Vendola su Ronchi che avrebbe decretato già nel 99 il limite di 0,1 ng per la diossina
"In realtà il d.lgs 372/1999, recependo la normativa comunitaria in materia di AIA, all’art. 3, comma 2, disponeva che gli impianti esistenti si sarebbero dovuti sottoporre ad AIA recependo le migliori tecniche disponibili (le BAT). Ma nessun governo successivo le ha definite"
25 November, 2013
«Le osservazioni tecniche – ha dichiarato Nichi Vendola - contenute nella Relazione presentata il 20 novembre in Consiglio Regionale non volevano sviluppare polemiche retrospettive, ma ricostruire una dinamica legislativa e regolamentare che chiunque - con un po’ di pazienza – potrebbe ricavare su un qualsiasi manuale di diritto ambientale. L’on. Ronchi (ora subcommissario dell’ILVA) sostiene che è stato il ‘suo’ d.lgs. 372/1999 a fissare il limite di emissione delle diossine a 0,1 nanogrammi per normalmetrocubo (ng/nmc teq) per i grandi impianti industriali, come l’ILVA.
Non siamo d’accordo con questa interpretazione. In realtà il d.lgs 372/1999, recependo la normativa comunitaria in materia di AIA, all’art. 3, comma 2, disponeva che gli impianti esistenti si sarebbero dovuti sottoporre ad AIA recependo le migliori tecniche disponibili (le BAT). Era compito dei Ministeri competenti di definire Linee Guida contenenti le BAT.
Fermo restando quindi che la norma Ronchi non prevedeva alcun limite di emissione (controllate qui), essa obbligava i Ministeri ad una attività preliminare. Il Governo invece di svolgere tale attività, nel 2005 con un successivo D.Lgs. (il 59/2005) abrogava il 372/1999. E sempre nel 2005 finalmente predisponeva le Linee Guida che prevedevano per le emissioni il raggiungimento in condizioni normali di una concentrazione di diossine uguale o inferiore a 0,5 ngTEQ/Nmc. Si sottolinea 0,5 e non 0,1 e comunque applicabile solo attraverso una AIA.
Ma all’epoca l’ILVA non aveva l’AIA ed anzi le cose andavano per le lunghe. Per questo si spiega come per la Regione Puglia diventò fondamentale intervenire direttamente con la famosa Legge Regionale anti-diossine. E’ stato quindi per merito della Legge Regionale che all’appuntamento AIA del 2011 l’ILVA sia arrivata con un impianto di agglomerazione con limiti emissivi su standard accettabili. Se non ci fosse stata la legge antidiossine, si sarebbe partiti da un potenziale 10.000 ng/nmc per arrivare chissà quando agli obiettivi.

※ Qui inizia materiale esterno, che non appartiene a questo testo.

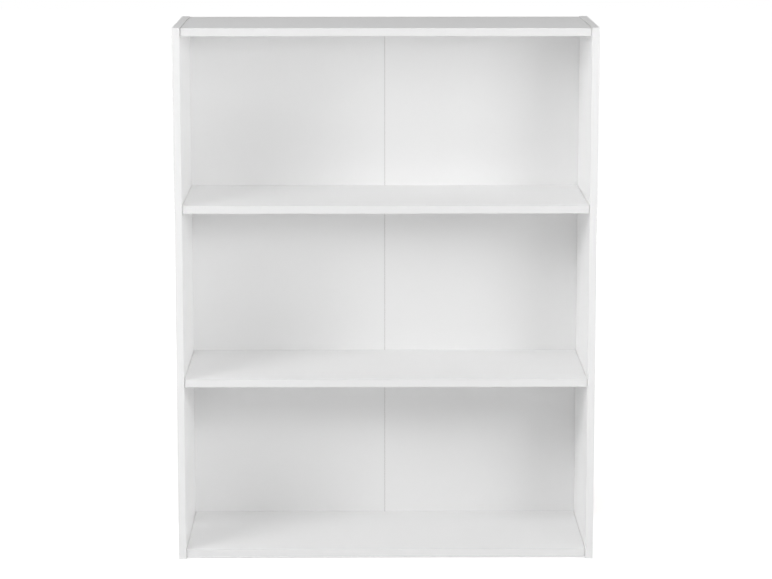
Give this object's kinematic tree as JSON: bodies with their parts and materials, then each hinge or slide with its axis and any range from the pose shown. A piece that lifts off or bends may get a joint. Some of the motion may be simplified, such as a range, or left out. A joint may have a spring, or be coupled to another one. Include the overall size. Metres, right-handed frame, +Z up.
{
  "type": "bookcase",
  "caption": "Open white bookcase of melamine-faced boards: tall sides, fixed shelves between them, a folded thin back in grooves, open front, no drawers or doors.",
  "frame": {"origin": "on the floor under the middle of the bookcase", "axes": "+X to the right seen from the front, +Y to the back, +Z up; the open front faces -Y"},
  "size_m": [0.8, 0.3, 1.025],
  "materials": {
    "white_board": "white melamine foil on particleboard, satin",
    "edge_band": "white edge band, satin",
    "back_board": "thin fibreboard, white lacquer in front, brown behind",
    "tape": "paper tape, matte",
    "zinc": "die-cast zinc, dull",
    "steel": "zinc-plated steel",
    "dowel_wood": "beech, untreated"
  },
  "bodies": {
    "root": {"left_side": "white_board", "right_side": "white_board", "bottom_board": "white_board", "lower_shelf": "white_board", "upper_shelf": "white_board", "top_board": "white_board", "left_side_front_band": "edge_band", "right_side_front_band": "edge_band", "left_side_top_band": "edge_band", "right_side_top_band": "edge_band", "bottom_board_front_band": "edge_band", "lower_shelf_front_band": "edge_band", "upper_shelf_front_band": "edge_band", "top_board_front_band": "edge_band", "back_panel_left": "back_board", "back_panel_right": "back_board", "back_fold_tape": "tape", "bottom_board_cams": "zinc", "top_board_cams": "zinc", "bottom_board_cam_bolts": "steel", "top_board_cam_bolts": "steel", "lower_shelf_dowels": "dowel_wood", "upper_shelf_dowels": "dowel_wood"}
  },
  "joints": []
}
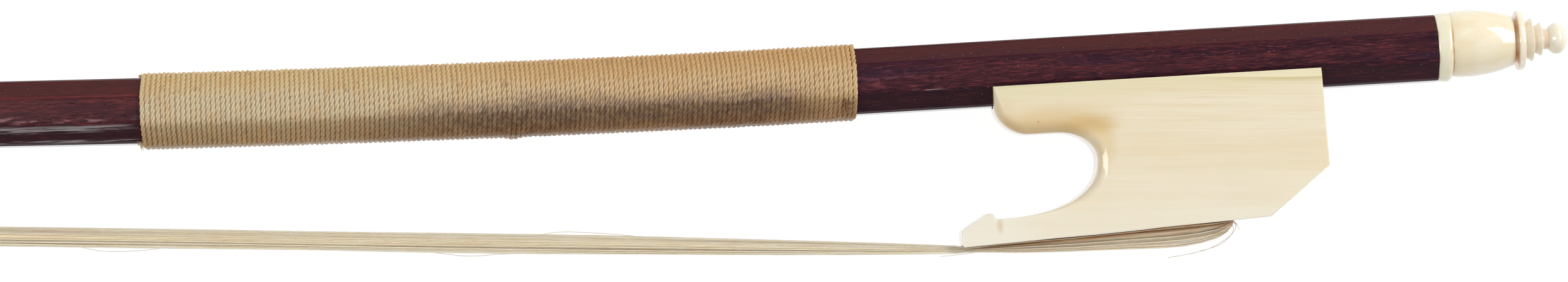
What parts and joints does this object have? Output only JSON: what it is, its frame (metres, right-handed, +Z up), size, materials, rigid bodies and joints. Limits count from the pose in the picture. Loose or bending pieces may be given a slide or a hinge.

Questo è il diritto. E la Regione è ovviamente sempre disponibile ad un confronto tecnico con il subcommissario Ronchi, quando lo vorrà. E’ chiaro tuttavia che se fosse giusta l’osservazione dell’on. Ronchi non si capisce come mai il Ministero dal 1999 ha consentito all’ILVA e a tutte le grandi aziende industriali di superare il limite di 0,1 ng/nmc. Ma alla comunità pugliese e tarantina interessano anche i propositi che emergono dalle tesi di diritto, anche quando esse sono opinabili. Siccome il subcommissario sostiene che “le BAT consentivano e consentono di arrivare a 0,1 ng/nmc”, ci aspettiamo che il subcommissario (che rappresenta lo Stato nella gestione ambientale dello stabilimento) presenti immediatamente al Ministero una variazione migliorativa dell’AIA per scendere dal valore previsto nell’AIA Clini di 0,3 ng/nmc a quello da lui indicato come standard raggiungibile di 0,1 ng/nmc. In ogni caso, sarà cura della Regione Puglia di segnalare tale osservazione e sostenere questa tesi - pure se formulata a mezzo stampa - al Ministero dell’Ambiente ed al Comitato di Esperti in vista dell’approvazione del Piano delle Misure. Una volta tanto saremmo d’accordo nell’interesse dei pugliesi e della loro salute».